Fuelled since 2020 by soaring personal stock portfolios, easy access to low-interest cash and a pandemic-induced desire to avoid public airport cattle stalls, interest in flying privately has soared. However, recent metrics now suggest the white-hot market has begun to cool to a more manageable and sustainable level. Words by Brian Foley.
Shortly after the pandemic was declared, first-time users of private aircraft began to flock to the easiest access to personal flights — charter and fractional aircraft providers. These business models allow instant access to a fleet of planes without the hassle of buying and maintaining one. Some charter providers reported upwards of 50% of their business being booked by new clients who had never flown privately before.
The sudden rush of new customers made servicing these trip requests challenging for a finite network in a niche, capital-intensive industry sized for much lower utilisation. A few providers such as Berkshire Hathaway’s NetJets division were even forced to suspend further new charter sales just so they could provide an adequate service level to their existing clients.
Buying a used aircraft was another way for newcomers with the resources and commitment to take to the skies on their own terms. This trend proved so popular as to empty the supply of used aircraft on the market to all-time lows. This predictably caused prices to surge as it promptly became a seller’s market, often leaving only the choice of older, overpriced, ugly duckling jets with a laundry list of expensive maintenance requirements.
This frustration led some first-time buyers to the most expensive solution of them all — buying a brand-new plane. Just as the charter, fractional and pre-owned markets were inundated, so too had the manufacturers’ order books begin to swell. In 2021 Textron Aviation, maker of such private aircraft as the Cessna Citation business jet and King Air turboprop, reported that 20% of their customers were new to ownership. This sudden surge in interest caused the next-available buyer delivery slots to extend out to the 2025 timeframe and beyond at some manufacturers.
As with any extreme swings from market norms, these exceptional times weren’t to last forever. Early signs of the froth receding a bit — not catastrophically but in a manner that relieves an overworked market — have begun to appear.
The catalysts for this change have come in the forms of sagging stock and bond markets, inflation, rising interest rates, reduced virus anxiety and the looming threat of a recession. Flyers may not feel as rich or secure as they had been, and being a discretionary spend, cutting back or eliminating the relatively costly private flying expense is one way to shore up the finances at least mentally. With no strings attached when leaving charter, many business aircraft newbies have opted to go back to their economy plus airline seats.
As proof of this exodus, WINGX reports that branded charter activity in North America is now down 23% compared with year-ago levels and is even 5% below the pre-pandemic levels of 2019. Part of the reason for the quick turnaround is the ease at which one can decide whether to charter.
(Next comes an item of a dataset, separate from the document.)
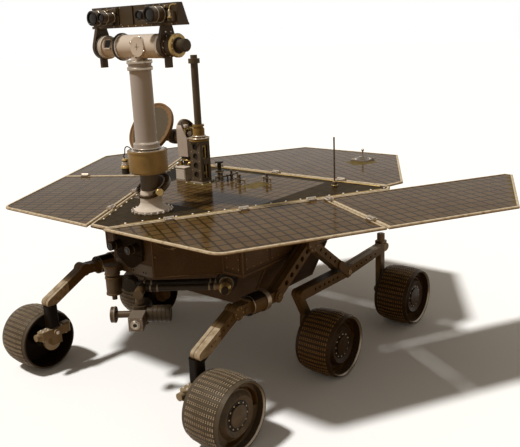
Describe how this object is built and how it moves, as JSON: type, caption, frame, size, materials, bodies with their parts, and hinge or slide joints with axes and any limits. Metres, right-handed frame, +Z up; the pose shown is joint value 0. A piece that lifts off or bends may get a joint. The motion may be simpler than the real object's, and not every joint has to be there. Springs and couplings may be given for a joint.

It would appear that many of those first-time users were only interested in a one-time trip and were financially humbled by the $20,000 one-way ticket from New York to Palm Beach.
On the pre-owned aircraft side, the level of inventory has doubled in just the past six months according to AMSTAT. While still near historical lows, the availability of used jets is still well below traditional levels but with a noticeable upward change. Similarly, an industry that had seen some used airplane model prices spike by 80% or more are now seeing modest price decreases across the board. Inventory is expected to keep increasing after some of the newly minted used airplane owners get schooled in yearly maintenance and operating costs which can be many multiples of the sales price.
After a string of record-setting years, the association for the preowned aircraft market IADA reported a 6% decrease in sales transactions year-to-date through the third quarter in 2022 compared with the same period in 2021. Further decreases are likely to be in store as the 100% accelerated US tax depreciation benefit decreases to 80% in 2023 and even less beyond making the ownership proposition less compelling to certain buyers.
New business jet makers have been seeing the recent downshift as well, as book-to-bill ratios, a measure of sales activity, declined somewhat. Despite this, backlogs have already swelled to multi-year highs, equivalent to a couple of years’ production. Benefitting are such OEMs as Dassault, Bombardier, Gulfstream, Embraer and Textron’s aviation division.
The reduction in charter activity coupled with fewer new and preowned aircraft sales indicates the peak has passed for the general public’s discovery and fascination with private aviation. This is frankly a relief for an industry that was never scaled to be a mass transit system and has been overwhelmed over the past couple of years.
The shift won’t come without some longer-term risks. Fractional providers, having been unable to meet the surge in demand for their charter programs, placed massive new airplane fleet orders with manufacturers. The stickiness of these orders remains to be seen as aviation newcomers become fewer and farther between. Another crack that could appear are for those charter/fractional companies that depend heavily on client growth to make their numbers or satisfy investors.
Regardless, my estimate is that less than 10% of those new to general aviation will remain in the fold, which still favorably raises the baseline obtainable market for the industry from this point forward. It took nothing less than a pandemic to finally shake this low-hanging fruit from the tree.